The study’s safety results showed 93% of patients had some form of CRS but only two patients had grade 3 or greater CRS. Only three patients experienced neurotoxicity consistent with immune effector cell-associated neurotoxicity syndrome, including one grade 3 or greater case.

Median time to onset of CRS was 7 days (range, 2-12), with a median duration of 4 days (range, 2-64).

One patient died of CRS and another died of acute myeloid leukemia not related to study treatment.

Hematologic adverse events included grade 3 or greater neutropenia, experienced by all 29 patients, and thrombocytopenia, which occurred among 86% of patients. Twenty patients (69%) experienced grade 3 or greater thrombocytopenia.

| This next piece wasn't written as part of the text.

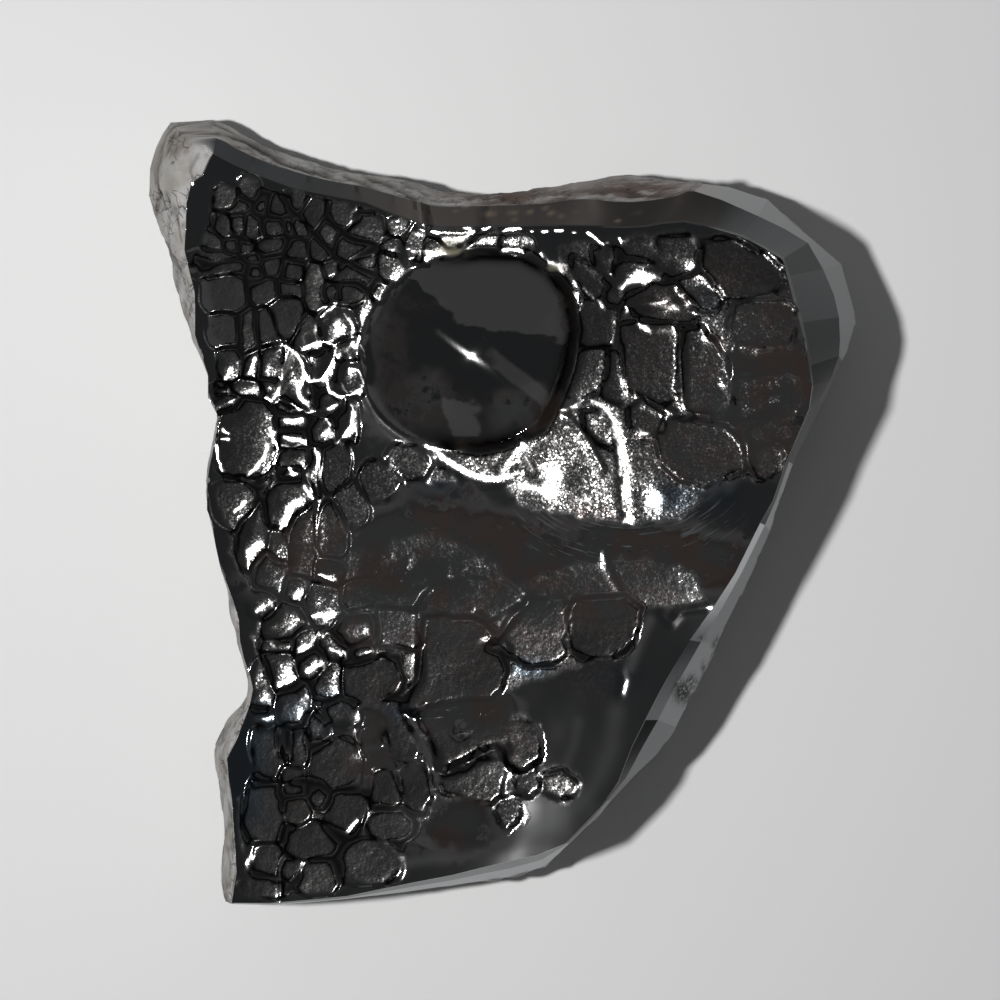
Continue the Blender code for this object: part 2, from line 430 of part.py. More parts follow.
def skin_members(u, v):
    """Each cell and plate of the skin: its plan distance, its middle and its style."""
    for style, plates in (RIGHT_PLATES, MIDDLE_PLATES, COLLAR_PLATES, KIDNEY):
        for plate in plates:
            middle = np.mean(plate, axis=0)
            yield distance_to_outline(u, v, plate), middle, own_style(style, middle)
    for style, cells in (CROWDED_CELLS, ROUND_CELLS, LOW_CELLS, FLAT_CELLS):
        for cell in cells:
            yield distance_to_cell(u, v, cell), cell[:2], own_style(style, cell[:2])


def skin_depth(u, v):
    """How far inside its cell or plate each spot lies, in plan steps, its offset and its style."""
    u, v = (u + WAVER * (ripple(u, v, 30, 1) + 0.5 * ripple(u, v, 13, 2)),
            v + WAVER * (ripple(u, v, 30, 3) + 0.5 * ripple(u, v, 13, 4)))
    first = np.full(u.shape, 60.0)
    second = np.full(u.shape, 60.0)
    right, up = np.zeros(u.shape), np.zeros(u.shape)
    styles = np.zeros((7, *u.shape))
    for distance, middle, style in skin_members(u, v):
        closer = distance < first
        second = np.where(closer, first, np.minimum(second, distance))
        right = np.where(closer, u - middle[0], right)
        up = np.where(closer, middle[1] - v, up)
        styles[:, closer] = np.array(style)[:, None]
        first = np.where(closer, distance, first)
    return np.minimum((second - first) / 2, styles[4] - first), right, up, styles


def skin_relief(u, v):
    """Height of the cells and plates, which meet along furrows."""
    inward, right, up, styles = skin_depth(u, v)
    slope, reach, furrow, half_width, _, tip_right, tip_up = styles
    reach, half_width = np.maximum(reach, 1.0), np.maximum(half_width, 1.0)
    crown = slope * reach * GRID / 2 * bulge(inward / reach)
    tip = GRID * (tip_right * right + tip_up * up)
    return crown + furrow * smooth_step(inward / half_width) + tip * smooth_step(inward / STEP_WIDTH)


def dome_waves(turn):
    """The round waves, by turn about the dome's middle, that its outline is made up of."""
    turns = [np.ones(np.shape(turn))]
    for number in range(1, DOME_WAVES + 1):
        turns += [np.cos(number * turn), np.sin(number * turn)]
    return np.stack(turns, axis=-1)


def dome_relief(u, v):
    """Height of the polished dome, with a moat where it meets the skin."""
    across, down = np.transpose(DOME_OUTLINE) - np.reshape(DOME_MIDDLE, (2, 1))
    waves = dome_waves(np.arctan2(down, across))
    strengths = np.linalg.lstsq(waves, np.hypot(across, down), rcond=None)[0]
    across, down = u - DOME_MIDDLE[0], v - DOME_MIDDLE[1]
    out = np.hypot(across, down) / (dome_waves(np.arctan2(down, across)) @ strengths)
    cap = DOME_HEIGHT * (1.0 - out * out) * smooth_step((1.0 - out) / DOME_FOOT)
    moat = MOAT_DEPTH * np.exp(-((out - MOAT_PLACE) / MOAT_WIDTH) ** 2)
    return cap - moat


def face_height(u, v):
    """Height of the worked face in millimetres."""
    height = FACE_SHEET(u, v) + dome_relief(u, v)
    from_dome = smooth_step(distance_to_outline(u, v, DOME_OUTLINE) / DOME_BORDER + 0.5)
    height = height + skin_relief(u, v) * from_dome
    for seed, (size, rise) in enumerate(SWELLS, 7):
        height = height + rise * ripple(u, v, size, seed) * from_dome
    for width, rise, points in RIDGES:
        height = height + rise * np.exp(-(distance_to_line(u, v, points) / width) ** 2)
    for width, depth, points in GROOVES:
        height = height - depth * np.exp(-(distance_to_line(u, v, points) / width) ** 2)
    for cu, cv, width, length, depth in HOLLOWS:
        out = ((u - cu) / (width / 2)) ** 2 + ((v - cv) / (length / 2)) ** 2
        height = height - depth * np.exp(-out ** 2)
    for cu, cv, width, length, tip_right, tip_up in TIPPED_PLACES:
        out = ((u - cu) / (width / 2)) ** 2 + ((v - cv) / (length / 2)) ** 2
        height = height + GRID * (tip_right * (u - cu) + tip_up * (cv - v)) * np.exp(-out)
    return height


def rim_stations(spacing):
    """Points along the rim, each with the side numbers it lies between and its share of the way."""
    corner = {side[0]: number for number, side in enumerate(SIDES)}
    lengths = [0.0]
    for (au, av), (bu, bv) in zip(RIM, RIM[1:] + RIM[:1]):
        lengths.append(lengths[-1] + math.hypot(bu - au, bv - av))
    marks = [lengths[RIM.index(side[0])] for side in SIDES] + [lengths[-1]]
    stations = []
    for index, (start, end) in enumerate(zip(RIM, RIM[1:] + RIM[:1])):
        steps = max(1, round((lengths[index + 1] - lengths[index]) * GRID / spacing))
        for step in range(steps):
            share = step / steps
            along = lengths[index] + share * (lengths[index + 1] - lengths[index])
            spot = (start[0] + share * (end[0] - start[0]), start[1] + share * (end[1] - start[1]))
            number = corner.get(start, None) if step == 0 else None
            if number is None:
                number = max(n for n in range(len(SIDES)) if marks[n] <= along + 1e-6)
            part = (along - marks[number]) / (marks[number + 1] - marks[number])
            stations.append((spot, number, part))
    return stations


def between(number, part, line):
    """Place on a side line between two of the given sides: straight if worked, curved if natural."""
    before, start, end, after = (np.array(SIDES[(number + step) % len(SIDES)][line])
                                 for step in (-1, 0, 1, 2))
    straight = start + part * (end - start)
    first, last = NATURAL_SIDES
    if last <= number < first:
        return straight
    bend = (1.0 - part) * (2 * start - before - end) + part * (2 * end - start - after)
    return straight + 0.5 * part * (1.0 - part) * bend


def is_natural(number, level):
    """Whether the band under this ring, after this side, is left rough."""
    if level >= 2:
        return True
    first, last = GROUND_BANDS
    if level == 0 and first <= number < last:
        return False
    first, last = NATURAL_SIDES
    return number >= first or number < last


def side_rings(stations, rim_heights):
    """Rings of (x, y, z) in millimetres from the rim down to the edge of the underside."""
    rim, edge, wide, low, base = [], [], [], [], []
    for (spot, number, part), height in zip(stations, rim_heights):
        rim.append((*from_plan(*spot, height), height))
        below = between(number, part, 1)
        edge.append((*from_plan(*below), min(below[2], height - EDGE_DROP)))
        out = between(number, part, 2)
        x, y = from_plan(*out)
        wide.append((x, y, out[2]))
        low.append((x * LOW_SHRINK, y * LOW_SHRINK, LOW_LEVEL))
        base.append((x * BASE_SHRINK, y * BASE_SHRINK, 0.0))
    return [np.array(ring) for ring in (rim, edge, wide, low, base)]


def side_row(rings, level, share, natural):
    """One row of points between two rings: straight on worked sides, curved on natural ones."""
    above, upper, lower, below = (rings[min(max(level + step, 0), 4)] for step in (-1, 0, 1, 2))
    straight = upper + share * (lower - upper)
    curved = straight + 0.5 * share * (1.0 - share) * (
        (1.0 - share) * (2 * upper - above - lower) + share * (2 * lower - upper - below))
    return np.where(np.array(natural)[:, None], curved, straight)


def side_relief(point):
    """Relief of a natural side in millimetres: broad swells with broken ledges on them."""
    swell = noise.fractal(point * SWELL_PITCH, 1.0, 2.0, 2)
    chips = noise.ridged_multi_fractal(point * CHIP_PITCH, 1.0, 2.1, 3, 1.0, 2.0) - 1.0
    return SIDE_SWELL * swell + SIDE_CHIPS * chips


def roughen(row, level, share, natural):
    """Push the natural points of a row out and in: gently in the upper bands, fully lower down."""
    strength = (share, 1.0, 1.0 + share, 2.0 - share)[level] * UPPER_CALM
    points = []
    for place, rough in zip(row, natural):
        point = Vector(place)
        if rough:
            outward = Vector((point.x, point.y, 0.0)).normalized()
            point += outward * strength * side_relief(point)
        points.append(point)
    return points


def build_stone():
    """Loft the sides, lay the worked face into the rim and close the underside."""
    stations = rim_stations(SIDE_SPACING)
    rim_u = np.array([spot[0] for spot, _, _ in stations])
    rim_v = np.array([spot[1] for spot, _, _ in stations])
    rings = side_rings(stations, face_height(rim_u, rim_v))

    body = bmesh.new()
    rows = [[body.verts.new(point) for point in rings[0]]]
    for level, (upper, lower) in enumerate(zip(rings, rings[1:])):
        natural = [is_natural(number, level) for _, number, _ in stations]
        steps = max(1, round(np.linalg.norm(upper - lower, axis=1).max() / SIDE_ROW))
        for step in range(1, steps + 1):
            row = side_row(rings, level, step / steps, natural)
            rows.append([body.verts.new(point)
                         for point in roughen(row, level, step / steps, natural)])
    for vert, place in zip(rows[-1], rings[-1]):
        vert.co = place
    count = len(stations)
    for upper, lower in zip(rows, rows[1:]):
        for index in range(count):
            after = (index + 1) % count
            body.faces.new((upper[index], upper[after], lower[after], lower[index]))

    lay_face(body, rows[0], stations)
    close_underside(body, rows[-1])
    bmesh.ops.triangulate(body, faces=[face for face in body.faces if len(face.verts) > 3])
    bmesh.ops.recalc_face_normals(body, faces=body.faces)
    if body.calc_volume(signed=True) < 0:
        bmesh.ops.reverse_faces(body, faces=body.faces)
    bmesh.ops.scale(body, vec=(0.001, 0.001, 0.001), verts=body.verts)
    return body


def lattice_points():
    """Plan points of a triangular lattice inside the rim, closer together on the small cells."""
    step = FINE_SPACING / GRID
    rows = int(900 / (step * math.sqrt(3) / 2))
    grid_v = 100 + np.arange(rows) * step * math.sqrt(3) / 2
    points = []
    for row, v in enumerate(grid_v):
        u = 140 + np.arange(int(740 / step)) * step + (row % 2) * step / 2
        fine = (u < 372) | ((v < 262) & (u < 640))
        sparse = (row % 2 == 0) & (np.arange(len(u)) % 2 == (row // 2) % 2)
        points += [(uu, v) for uu in u[fine | sparse]]
    spots = np.array(points)
    inside = distance_to_outline(spots[:, 0], spots[:, 1], RIM) < -step * RIM_CLEARANCE
    return spots[inside]


def lay_face(body, rim_row, stations):
    """Fill the rim with the worked face."""
    rim_spots = [Vector(spot) for spot, _, _ in stations]
    inner = lattice_points()
    count = len(rim_spots)
    ring = [(index, (index + 1) % count) for index in range(count)]
    spots = rim_spots + [Vector((u, v)) for u, v in inner]
    points, _, triangles, origins, _, _ = delaunay_2d_cdt(spots, ring, [], 1, 1e-4)
    heights = face_height(inner[:, 0], inner[:, 1])
    verts = []
    for point, sources in zip(points, origins):
        if sources[0] < count:
            verts.append(rim_row[sources[0]])
        else:
            height = heights[sources[0] - count]
            verts.append(body.verts.new((*from_plan(point.x, point.y, height), height)))
    for triangle in triangles:
        body.faces.new([verts[corner] for corner in triangle])


def close_underside(body, ring):
    """Close the flat underside."""
    spots = [Vector((vert.co.x, vert.co.y)) for vert in ring]
    count = len(spots)
    edges = [(index, (index + 1) % count) for index in range(count)]
    _, _, triangles, origins, _, _ = delaunay_2d_cdt(spots, edges, [], 1, 1e-4)
    for triangle in triangles:
        body.faces.new([ring[origins[corner][0]] for corner in triangle])


def stone_material():
    """Dark metallic hematite."""
    material = bpy.data.materials.new("hematite")
    material.use_nodes = True
    shader = material.node_tree.nodes["Principled BSDF"]
    shader.inputs["Base Color"].default_value = STONE_COLOUR
    shader.inputs["Metallic"].default_value = 1.0
    shader.inputs["Roughness"].default_value = 0.3
    return material


FACE_SHEET = leaning_sheet(FACE_LEANS, FACE_HEIGHTS)

for leftover in list(bpy.data.objects):
    bpy.data.objects.remove(leftover, do_unlink=True)

collection = bpy.data.collections.new("hematite")
bpy.context.scene.collection.children.link(collection)
mesh = bpy.data.meshes.new("hematite_stone")
stone = build_stone()
stone.to_mesh(mesh)
stone.free()
mesh.materials.append(stone_material())
stone_object = bpy.data.objects.new("hematite_stone", mesh)
collection.objects.link(stone_object)
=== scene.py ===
"""The visual model of a polished kidney-ore hematite, lying worked face up on a pale floor."""
import math
import random

import bpy
import numpy as np
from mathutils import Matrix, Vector, noise
from mathutils.geometry import delaunay_2d_cdt


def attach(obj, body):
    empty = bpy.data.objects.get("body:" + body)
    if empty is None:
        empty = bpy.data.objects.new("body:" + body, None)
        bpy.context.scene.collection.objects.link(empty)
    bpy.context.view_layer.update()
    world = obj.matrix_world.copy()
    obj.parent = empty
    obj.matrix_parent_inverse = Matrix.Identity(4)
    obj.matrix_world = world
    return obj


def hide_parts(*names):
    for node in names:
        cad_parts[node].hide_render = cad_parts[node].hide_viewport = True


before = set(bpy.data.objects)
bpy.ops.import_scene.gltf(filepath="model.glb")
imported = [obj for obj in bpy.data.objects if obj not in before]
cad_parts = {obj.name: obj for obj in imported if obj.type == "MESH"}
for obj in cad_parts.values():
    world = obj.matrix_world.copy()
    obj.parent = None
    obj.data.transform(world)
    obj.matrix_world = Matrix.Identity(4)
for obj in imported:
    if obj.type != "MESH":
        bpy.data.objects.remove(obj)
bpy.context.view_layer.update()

# A plan position (u, v) is in tenths of a millimetre, u to the right and v down the drawing sheet.
# Heights and reliefs are in millimetres above the table.
GRID = 0.1                  # mm in one step of the plan
EYE_LEVEL = 480.0           # mm, height from which the plan is drawn
PLAN_LEVEL = 30.0           # mm, height at which the plan is true to size
PLAN_MIDDLE = (500, 500)    # plan position straight below the eye
CENTRE_SHIFT = (0.107, 0.938)  # mm, brings the middle of the footprint to the origin
FINE_SPACING = 0.17         # mm between points of the face where the skin is small-celled
SIDE_SPACING = 0.5          # mm between points along the sides
SIDE_ROW = 0.9              # mm between the rows of points down the sides
LOW_LEVEL = 4.0             # mm, height of the edge where the side turns under
LOW_SHRINK = 0.965          # share of the outline at that edge
BASE_SHRINK = 0.87          # share of the outline at the flat underside
SIDE_SWELL = 0.9            # mm, broad relief of the natural sides
SIDE_CHIPS = 0.35           # mm, broken ledges on the natural sides
UPPER_CALM = 0.45           # share of that relief just under the face
SWELL_PITCH = 0.11          # swells in 1 mm of a natural side
CHIP_PITCH = 0.23           # ledges in 1 mm of a natural side
EDGE_DROP = 0.6             # mm, least drop from the rim to the edge below it
RIM_CLEARANCE = 0.6         # share of a grid step that stays free inside the rim
DOME_HEIGHT = 2.9           # mm
DOME_MIDDLE = (468, 351)
DOME_WAVES = 2              # round waves that its outline is made up of
DOME_BORDER = 8.0           # plan steps over which the skin fades out at the dome
DOME_FOOT = 0.02            # share of the dome's radius in which it meets the moat
MOAT_DEPTH = 0.12           # mm
MOAT_PLACE = 1.02           # distance of the moat, in radii of the dome
MOAT_WIDTH = 0.05           # its width, in the same way
DISH_TIP = 0.15             # rise of the worked face in 1 mm to the right
DISH_RADIUS = 450.0         # mm, radius of the very shallow dish the worked face follows
LEAN_REACH = 100.0          # plan steps over which the leans from that dish run into each other
LEAN_CALM = 0.002           # how much a calm face counts against the wanted leans
HEIGHT_PULL = 0.01          # how much a wanted height counts against a wanted lean
WAVER = 2.6                 # plan steps by which the cells' edges waver
CELL_SQUARENESS = 2.6       # 2 makes the oval cells round, more makes them squarer
SWELLS = ((45.0, 0.035), (20.0, 0.010))  # plan steps from swell to swell, mm, all over the skin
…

Compared with many other BCMA-directed CAR T-cell therapies, CRS developed more slowly with JNJ-4528, Berdeja said. Patients treated with typical CAR-T products show symptoms of CRS within a day or two of infusion, he added.

Because of the longer median time to CRS symptoms seen in this study, Berjeda said there is a possibility that this therapy could be given in an outpatient setting, and that only those patients who progress to show symptoms of CRS would need to be hospitalized for post-infusion observation and treatment.

“This could possibly make the treatment more widely accessible for patients and clinicians,” he said.

“The development of CAR-T products will eventually change how we treat myeloma, and I believe that these highly effective treatments will supplant some of the continuous therapies that we are currently giving to our patients,” Berdeja said. “The hope is that someday these will become curative therapies.”